Memórias do subsolo

[…] eu mesmo só recentemente me decidi a lembrar as minhas aventuras passadas, e, até hoje, sempre as contornei com alguma inquietação. Mas agora, que não apenas lembro, mas até mesmo resolvi anotar, agora quero justamente verificar: é possível ser absolutamente franco, pelo menos consigo mesmo, e não temer a verdade integral? (Dostoiévski, 2009)

Memórias do subsolo, de Fiódor Dostoiévski, é narrado em primeira pessoa por um personagem não nominado, que “fala” (na verdade, escreve) diretamente a interlocutores indefinidos. Só podemos ter certeza de que se trata de mais de um destinatário pelo uso da segunda pessoa do plural.

Dividido em duas partes, está ambientado na São Petersburgo do século XIX. Começa com a apresentação do protagonista, um homem de 40 anos, que fora funcionário público (pelo menos é assim que chamaríamos aqui) e se aposentara ao receber uma herança de um parente distante, passando a viver isolado, no que define como “meu cantinho”, um quarto nos arredores da cidade. Mas, em seu relato, se define como desempregado, e pode-se ver que se sente frustrado por a vida não ter sido como esperava.

Ele se descreve como uma pessoa doente, má e desagradável (o que, pra mim, fica mais do que provado). Pela forma como se expressa, é possível entender que pensa que merece tudo o que sente, e é com essa ideia que reflete com raiva sobre a vida e apresenta a forma como se vê e como vê os homens de sua época.
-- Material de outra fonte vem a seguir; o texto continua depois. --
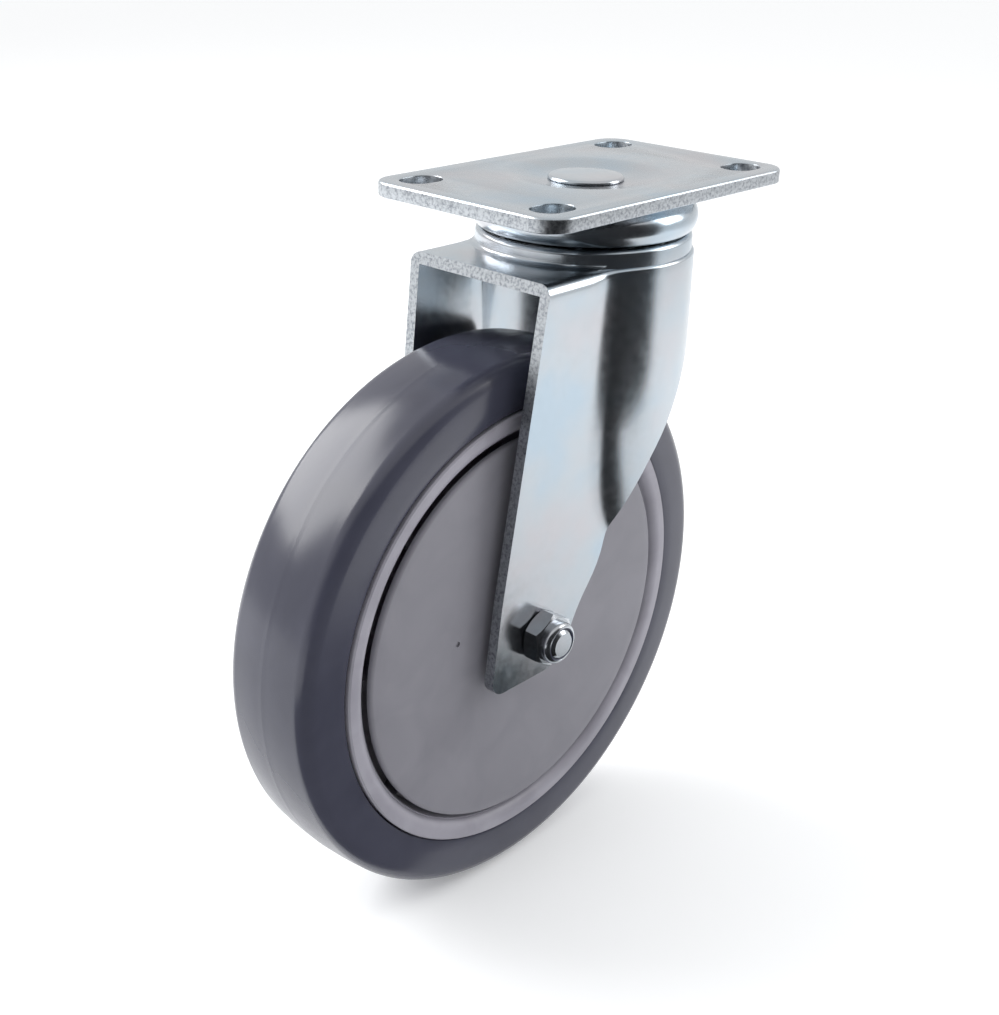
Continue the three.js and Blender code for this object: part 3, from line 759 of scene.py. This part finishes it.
fork_low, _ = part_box("swivel_fork")
FOOT_Z = fork_low.z / MM
front_corner = arc(-48.9, FOOT_Z + 4, 4, 187, 270, 7)
heel = smooth_line([(-32, FOOT_Z), (-27.2, -122.4), (-24, -117.5)], 5)
rear_points = [(-24, -117.5), (-19.5, -109), (-12.6, -99.1), (-9.2, -88), (-2.4, -71.8), (4.2, -60.9)]
rear_points += [(12.5, -47.5), (20, -37.8), (32, -30.6)]
rear = smooth_line(rear_points, 4)
side = [(-38.0, -10.0)] + front_corner + heel + rear[1:] + [(32, -10.0)]
blank = slab("fork_blank", [(x, -40, z) for x, z in side], (0, 1, 0), 80)
cut(fork, blank, "INTERSECT")
axle_low, axle_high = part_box("axle_sleeve")
AXLE_X = (axle_low.x + axle_high.x) / 2 / MM
AXLE_Z = (axle_low.z + axle_high.z) / 2 / MM
drill = [(0, -40), (AXLE_HOLE_R, -40), (AXLE_HOLE_R, 40), (0, 40)]
cut(fork, spun("axle_drill", drill, centre=(AXLE_X, 0, AXLE_Z), axis="Y", steps=48))
settled(fork, 26)


def on_front_or_foot(c, n):
    """The fork's cut edges: the legs' fronts, feet and heels, and the arch in the back."""
    across_sheet = abs(n.y) < 0.03 and c.z < YOKE_TOP - 0.01
    return across_sheet and (n.x < -0.9 or c.z < -100 or (n.z < -0.2 and c.x > -20))


zinc_drawn = zinc_finish("zinc_plated_drawn_sheet", 0.21, 0.6, 0.002, (0, 0, 1), 0.02)
fitted(fork, "fork_assembly", "zinc_plated_steel", ["swivel_fork"], zinc_drawn, zinc_sheared)
sheared(fork, on_front_or_foot)


# ---- lower race ----
# A pressed cup under the fork's head carries the lower balls, and a plain washer under it spreads
# the riveted tail of the king pin. Both are zinc-plated steel.
cup_low, cup_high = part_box("lower_race_cup")
cup_r, cup_rim, cup_floor = cup_high.x / MM, cup_high.z / MM, cup_low.z / MM
outline = [(PIN_HOLE_R, cup_rim - 1.1)] + arc(*LOWER_GROOVE, 239, 301, 8) + [(18.9, cup_rim - 1.1)]
outline += [(19.2, cup_rim - 0.2), (19.5, cup_rim), (cup_r - 0.3, cup_rim), (cup_r, cup_rim - 0.3)]
outline += arc(cup_r - 1.2, cup_floor + 1.2, 1.2, 0, -90, 6) + [(PIN_HOLE_R, cup_floor)]
cup = spun("pressed_lower_race", outline, steps=96)
fitted(cup, "plate_assembly", "zinc_plated_steel", ["lower_race_cup"], zinc_pressed)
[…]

Na segunda parte, o protagonista apresenta algumas de suas memórias, como momentos da época em que trabalhava na repartição e sua relação com colegas de trabalho e de escola. Assim, constrói um contexto para como se tornou quem é e como chegou às conclusões que apresentou na primeira parte. Mas, apesar dessa mudança de foco, não deixa de refletir e dar suas opiniões sobre as situações que viveu e as pessoas que conheceu ao longo da vida. E essas reflexões são até melhores do que as anteriores.

Referência:
DOSTOIÉVSKI, Fiódor. Memórias do subsolo. 6ed. Tradução, prefácio e notas de Boris Schnaiderman. São Paulo: Editora 34, 2009. 152p.